The Continental has 127 seats year-round and another 50 outside during the summer. Per-person check averages are in the low $30s.
Part of the success has been fueled by the addition of another room over the past year. Adding lunch two years ago also helped, Roberts says. "I got the sense that people would come--that there were more business people, there were more shops, there were more people down here doing one thing or another."
He seems to have been right: Lunch volume has tripled over the past two years, and Sunday brunch has become a hit, too. Roberts says that eight years ago the restaurant would gross $1,800 a day on Sunday. Now it does $5,000 just during brunch.

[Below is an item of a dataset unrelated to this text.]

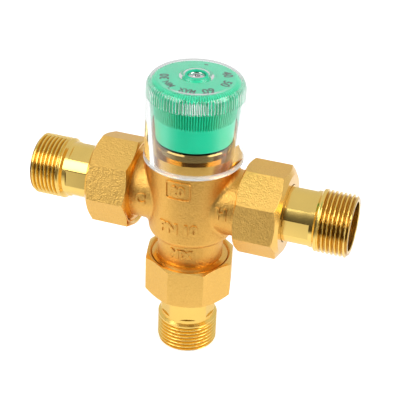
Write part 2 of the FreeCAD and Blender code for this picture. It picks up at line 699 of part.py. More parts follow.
def plunger_seat():
    return SLEEVE_BOTTOM + RETAINER_THICKNESS


def plunger_retainer():
    """The snap ring in the sleeve's mouth."""
    ring = tube(SPRING_POCKET_R, RETAINER_HOLE_R, SLEEVE_BOTTOM, plunger_seat())
    corner = FreeCAD.Vector(0, -RETAINER_GAP / 2, SLEEVE_BOTTOM)
    gap = Part.makeBox(SPRING_POCKET_R, RETAINER_GAP, RETAINER_THICKNESS, corner)
    return lifted(ring.cut(gap))


def overload_plunger():
    return lifted(revolved([
        (0, PLUNGER_NOSE_Z),
        (PLUNGER_NOSE_R, PLUNGER_NOSE_Z),
        (PLUNGER_NOSE_R, plunger_seat()),
        (PLUNGER_R, plunger_seat()),
        (PLUNGER_R, plunger_seat() + PLUNGER_FLANGE),
        (0, plunger_seat() + PLUNGER_FLANGE),
    ]))


def overload_spring():
    low = plunger_seat() + PLUNGER_FLANGE
    return lifted(coil_spring(OVERLOAD_COIL_R, OVERLOAD_WIRE_R, OVERLOAD_TURNS, low, SLEEVE_ROOF_Z))


def push_rod():
    return lifted(disc(ROD_R, ROD_BOTTOM, PLUNGER_NOSE_Z))


def shuttle():
    """The mixing piston: a sleeve with a spider that holds the wax element."""
    outer_r = SHUTTLE_BORE_R - SLIDING_GAP
    groove_r = SHUTTLE_BORE_R - SLIDING_GAP - 2 * SHUTTLE_RING_SECTION
    groove_half = SHUTTLE_RING_SECTION + 0.1
    sleeve = revolved([
        (SHUTTLE_INSIDE_R, SHUTTLE_BOTTOM),
        (outer_r, SHUTTLE_BOTTOM),
        (outer_r, -groove_half),
        (groove_r, -groove_half),
        (groove_r, groove_half),
        (outer_r, groove_half),
        (outer_r, SHUTTLE_TOP),
        (SHUTTLE_INSIDE_R, SHUTTLE_TOP),
    ])
    low, high = -SHUTTLE_HUB_HALF, SHUTTLE_HUB_HALF
    spider = spokes(SHUTTLE_SPOKES, SHUTTLE_SPOKE_WIDTH, SHUTTLE_INSIDE_R + 0.4, low, high)
    spider = spider.fuse(disc(SHUTTLE_HUB_R, low, high))
    spider = spider.cut(disc(ELEMENT_THREAD_R + THREAD_GAP, low, high))
    return lifted(sleeve.fuse(spider).removeSplitter())


def shuttle_oring():
    centre_r = SHUTTLE_BORE_R - SLIDING_GAP - SHUTTLE_RING_SECTION
    return lifted(ring_of_section(centre_r, SHUTTLE_RING_SECTION - SEAL_GAP, 0))


def wax_element():
    """The sealed thermostatic element: bulb, threaded waist, flange and rod guide."""
    tip = 2.0
    return lifted(revolved([
        (0, ELEMENT_BULB_BOTTOM),
        (ELEMENT_BULB_R - tip, ELEMENT_BULB_BOTTOM),
        (ELEMENT_BULB_R, ELEMENT_BULB_BOTTOM + tip),
        (ELEMENT_BULB_R, -SHUTTLE_HUB_HALF),
        (ELEMENT_THREAD_R, -SHUTTLE_HUB_HALF),
        (ELEMENT_THREAD_R, SHUTTLE_HUB_HALF),
        (ELEMENT_FLANGE_R, SHUTTLE_HUB_HALF),
        (ELEMENT_FLANGE_R, ELEMENT_FLANGE_TOP),
        (ELEMENT_GUIDE_R, ELEMENT_FLANGE_TOP),
        (ELEMENT_GUIDE_R, ELEMENT_GUIDE_TOP),
        (ROD_R + SLIDING_GAP, ELEMENT_GUIDE_TOP),
        (ROD_R + SLIDING_GAP, ELEMENT_BORE_BOTTOM),
        (0, ELEMENT_BORE_BOTTOM),
    ]))


def spring_guide():
    """The open spider in the outlet that the return spring stands on."""
    low, high = OUTLET_LEDGE_Z, OUTLET_LEDGE_Z + GUIDE_THICKNESS
    rim = tube(OUTLET_BORE_R - SLIDING_GAP, OUTLET_THROAT_R, low, high)
    arms = spokes(SHUTTLE_SPOKES, SHUTTLE_SPOKE_WIDTH, OUTLET_THROAT_R + 0.3, low, high)
    middle = disc(GUIDE_RING_R, low, high)
    return lifted(rim.multiFuse([arms, middle]).cut(disc(GUIDE_HOLE_R, low, high)).removeSplitter())


def return_spring():
    low = OUTLET_LEDGE_Z + GUIDE_THICKNESS
    return lifted(coil_spring(RETURN_COIL_R, RETURN_WIRE_R, RETURN_TURNS, low, -SHUTTLE_HUB_HALF))


def check_housing(port):
    """A moulded cartridge: seat at the pipe end, spider with a stem guide inside."""
    low = CARTRIDGE_FLOOR
    high = low + CHECK_LENGTH
    seat = high - CHECK_SEAT_THICKNESS
    shell = revolved([
        (CHECK_INSIDE_R, low),
        (CARTRIDGE_BORE_R - SLIDING_GAP, low),
        (CARTRIDGE_BORE_R - SLIDING_GAP, high),
        (CHECK_SEAT_HOLE_R, high),
        (CHECK_SEAT_HOLE_R, seat),
        (CHECK_INSIDE_R, seat),
    ])
    spider_top = CHECK_SPIDER_AT + CHECK_SPIDER_THICKNESS
    arms = spokes(SHUTTLE_SPOKES, CHECK_SPOKE_WIDTH, CHECK_INSIDE_R + 0.3, CHECK_SPIDER_AT, spider_top)
    hub = disc(CHECK_HUB_R + CHECK_WIRE_R + 1.0, CHECK_SPIDER_AT, spider_top)
    guide = disc(POPPET_STEM_R + SLIDING_GAP, CHECK_SPIDER_AT, spider_top)
    return at_port(shell.multiFuse([arms, hub]).cut(guide).removeSplitter(), port)


def poppet_back():
    """Distance from the barrel axis to the back of the closed poppet's head."""
    return CARTRIDGE_FLOOR + CHECK_LENGTH - CHECK_SEAT_THICKNESS - POPPET_GAP - POPPET_THICKNESS


def check_poppet(port):
    back = poppet_back()
    return at_port(revolved([
        (0, CHECK_SPIDER_AT - 0.2),
        (POPPET_STEM_R, CHECK_SPIDER_AT - 0.2),
        (POPPET_STEM_R, back),
        (POPPET_R, back),
        (POPPET_R, back + POPPET_THICKNESS),
        (0, back + POPPET_THICKNESS),
    ]), port)


def check_spring(port):
    low = CHECK_SPIDER_AT + CHECK_SPIDER_THICKNESS
    return at_port(coil_spring(CHECK_COIL_R, CHECK_WIRE_R, CHECK_TURNS, low, poppet_back()), port)


def strainer(port):
    """A slotted basket whose rim is held between the cartridge and the sealing washer."""
    rim_low = CARTRIDGE_FLOOR + CHECK_LENGTH
    face = port_face(port)
    end = face + STRAINER_DEPTH
    inner_r = STRAINER_BASKET_R - STRAINER_WALL
    basket = revolved([
        (inner_r, rim_low),
        (CARTRIDGE_BORE_R - SLIDING_GAP, rim_low),
        (CARTRIDGE_BORE_R - SLIDING_GAP, face),
        (STRAINER_BASKET_R, face),
        (STRAINER_BASKET_R, end),
        (0, end),
        (0, end - STRAINER_WALL),
        (inner_r, end - STRAINER_WALL),
    ])
    row = (end - STRAINER_WALL - face) / STRAINER_ROWS
    cuts = []
    for k in range(STRAINER_ROWS):
        low = face + k * row + 0.5
        slots = spokes(STRAINER_SLOTS, STRAINER_SLOT_WIDTH, STRAINER_BASKET_R + 1, low, low + row - 1.0)
        cuts.append(slots.cut(disc(inner_r - 0.5, low, low + row)))
    return at_port(basket.cut(cuts[0].multiFuse(cuts[1:])), port)


save(valve_body(), "valve_body")
save(bonnet(), "bonnet")
save(bonnet_oring(), "bonnet_oring")
save(spindle(), "spindle")
save(spindle_oring(), "spindle_oring")
save(thrust_washer(), "thrust_washer")
save(temperature_knob(), "temperature_knob")
save(knob_screw(), "knob_screw")
save(clear_cap(), "clear_cap")
save(adjusting_sleeve(), "adjusting_sleeve")
save(overload_plunger(), "overload_plunger")
save(overload_spring(), "overload_spring")
save(plunger_retainer(), "plunger_retainer")
save(push_rod(), "push_rod")
save(shuttle(), "shuttle")
save(shuttle_oring(), "shuttle_oring")
save(wax_element(), "wax_element")
save(return_spring(), "return_spring")
save(spring_guide(), "spring_guide")
for name in ("hot", "cold", "mixed"):
    save(union_nut(name), "union_nut_" + name)
    save(tailpiece(name), "tailpiece_" + name)
    save(sealing_washer(name), "sealing_washer_" + name)
for name in ("hot", "cold"):
    save(check_housing(name), "check_housing_" + name)
    save(check_poppet(name), "check_poppet_" + name)
    save(check_spring(name), "check_spring_" + name)
    save(strainer(name), "strainer_" + name)
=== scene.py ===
import json
import math

import bmesh
import bpy
from mathutils import Matrix, Vector
from mathutils.bvhtree import BVHTree
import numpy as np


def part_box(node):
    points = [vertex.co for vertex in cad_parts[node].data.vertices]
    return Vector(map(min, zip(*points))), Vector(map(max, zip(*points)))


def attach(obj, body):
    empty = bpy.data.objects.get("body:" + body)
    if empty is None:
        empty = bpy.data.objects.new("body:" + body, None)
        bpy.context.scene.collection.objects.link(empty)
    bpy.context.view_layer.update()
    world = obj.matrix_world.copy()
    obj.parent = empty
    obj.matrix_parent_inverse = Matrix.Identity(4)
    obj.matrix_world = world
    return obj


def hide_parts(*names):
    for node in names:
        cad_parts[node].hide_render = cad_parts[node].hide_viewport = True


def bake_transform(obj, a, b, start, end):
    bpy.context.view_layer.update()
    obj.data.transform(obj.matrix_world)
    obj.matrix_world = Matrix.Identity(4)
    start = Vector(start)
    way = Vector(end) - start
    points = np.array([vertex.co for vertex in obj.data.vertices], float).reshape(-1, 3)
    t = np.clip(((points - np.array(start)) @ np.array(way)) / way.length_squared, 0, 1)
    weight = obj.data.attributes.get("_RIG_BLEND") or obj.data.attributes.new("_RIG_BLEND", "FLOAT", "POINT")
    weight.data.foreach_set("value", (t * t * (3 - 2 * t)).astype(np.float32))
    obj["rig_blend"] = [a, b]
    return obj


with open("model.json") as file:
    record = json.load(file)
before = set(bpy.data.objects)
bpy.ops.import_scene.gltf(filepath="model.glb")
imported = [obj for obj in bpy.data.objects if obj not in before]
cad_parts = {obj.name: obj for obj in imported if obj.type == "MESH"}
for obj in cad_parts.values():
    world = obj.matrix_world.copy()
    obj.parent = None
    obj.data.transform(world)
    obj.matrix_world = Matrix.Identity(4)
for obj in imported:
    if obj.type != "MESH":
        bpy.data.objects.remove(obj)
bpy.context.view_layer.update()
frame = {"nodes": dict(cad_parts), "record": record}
MM = 0.001

# ---------------------------------------------------------------------------------------
# The table and the light.  A pale table in a white room, with a large soft lamp to the
# left of the valve and a stronger one to the right.
# ---------------------------------------------------------------------------------------
scene = bpy.context.scene
scene.view_settings.view_transform = "Standard"


def put(tree, kind, *feeds, **settings):
    """Adds a node, sets its properties, and feeds its inputs in order with sockets or values."""
    made = tree.nodes.new(kind)
    for key, value in settings.items():
        setattr(made, key, value)
    for socket, feed in zip(made.inputs, feeds):
        if isinstance(feed, bpy.types.NodeSocket):
            tree.links.new(feed, socket)
        elif feed is not None:
            socket.default_value = feed
    return made


def sum_of(tree, operation, *feeds, clamp=False):
    """The result of one Math node."""
    return put(tree, "ShaderNodeMath", *feeds, operation=operation, use_clamp=clamp).outputs[0]


def ramp(tree, value, start, end):
    """0 before start and 1 after end, smoothly."""
    made = put(tree, "ShaderNodeMapRange", value, start, end, 0.0, 1.0, interpolation_type="SMOOTHSTEP")
    return made.outputs[0]


def fresh_material(name):
    """A new material, its tree with no nodes, and the coordinates that its patterns use."""
    made = bpy.data.materials.new(name)
    made.use_nodes = True
    made.node_tree.nodes.clear()
    return made, made.node_tree, put(made.node_tree, "ShaderNodeTexCoord").outputs["Object"]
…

With brunch "maxed out" and dinners and late-night "full until the end," Roberts might be satisfied that the Continental is as busy as it's ever going to be. Instead, he's trying to fill the 3 p.m.-to-6 p.m. slot.
Roberts says he is thinking of keeping a cook in the kitchen for $10 an hour to make panini and other light items. "If eight people come in and have a sandwich and a bottle of beer, I'd be happy," he says.

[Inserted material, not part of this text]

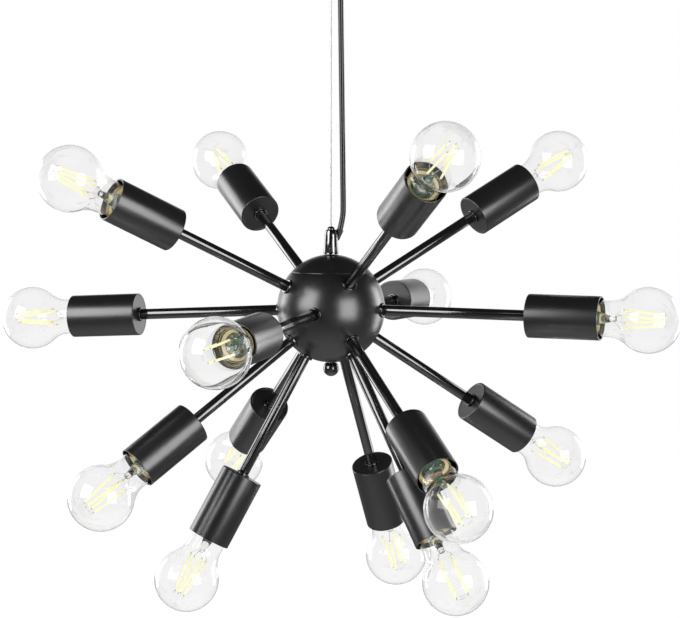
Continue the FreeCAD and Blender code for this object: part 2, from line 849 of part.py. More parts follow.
for tier in TIERS:
    reach = f"{tier}_reach"
    arm_length = f"{reach} + arm_thread - hub_radius + arm_inside"
    master = tube(f"{tier}_tube", "arm_radius", "arm_bore", "hub_radius - arm_inside", arm_length)
    tier_arms = [arm for arm in ARMS if arm[0] == tier]
    links = [placed(master, f"arm_{arm_name(arm)}", from_hub(arm)) for arm in tier_arms]
    keep(grouped(f"{tier}_arm_group", links), f"arms_{tier}")

seat = "(hub_radius + seat_gap)"
collar_bore = "(arm_radius + hole_gap)"
hub_collar = turned(
    "hub_collar",
    (
        (collar_bore, f"sqrt({seat} ^ 2 - {collar_bore} ^ 2)"),
        ("collar_radius", f"sqrt({seat} ^ 2 - collar_radius ^ 2)"),
        ("collar_radius", "hub_radius + collar_height"),
        (collar_bore, "hub_radius + collar_height"),
    ),
)
keep_on_arms("hub_collars", hub_collar, from_hub)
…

The Continental has a staff of about 70 people, including three front-of-the-house managers in addition to Roberts and three sous chefs in the back-of-the-house, as well as the executive chef and a super visor who opens each day and manages the back-of-the-house prep staff. Nearly all of the back-of-the-house staff is male: about three-quarters of the front-of-the-house is female.
Most of the management has been around for a while. Executive chef Murphy has been there for three years, the assistant general manager has been there for five and the other two managers have been there for a year and a half. The sous chefs have been there for two years, and even the line cooks have been at the Continental for at least a year.
"Dishwashers come and go," Roberts admits. "But not that bad. We pay them OK. We treat them as well as we can."
Roberts says he recognized that once a good worker is in place, it's beneficial to everyone to pay him more and keep him happy. "Otherwise, they just stop showing up one day," he says.
Dishwashers earn $8 per hour, well over the minimum of $5.15. Line cooks make between $8.50 and $13.
Roberts also air-conditioned the kitchen and the basement prep kitchen and put a radio in the prep kitchen to help improve working conditions.
Servers tend to stick around, too, Roberts says, "not due to my amazing ability to manage, but actually because the front-of-the-house people make good money. Money really takes care of how long they'll stay.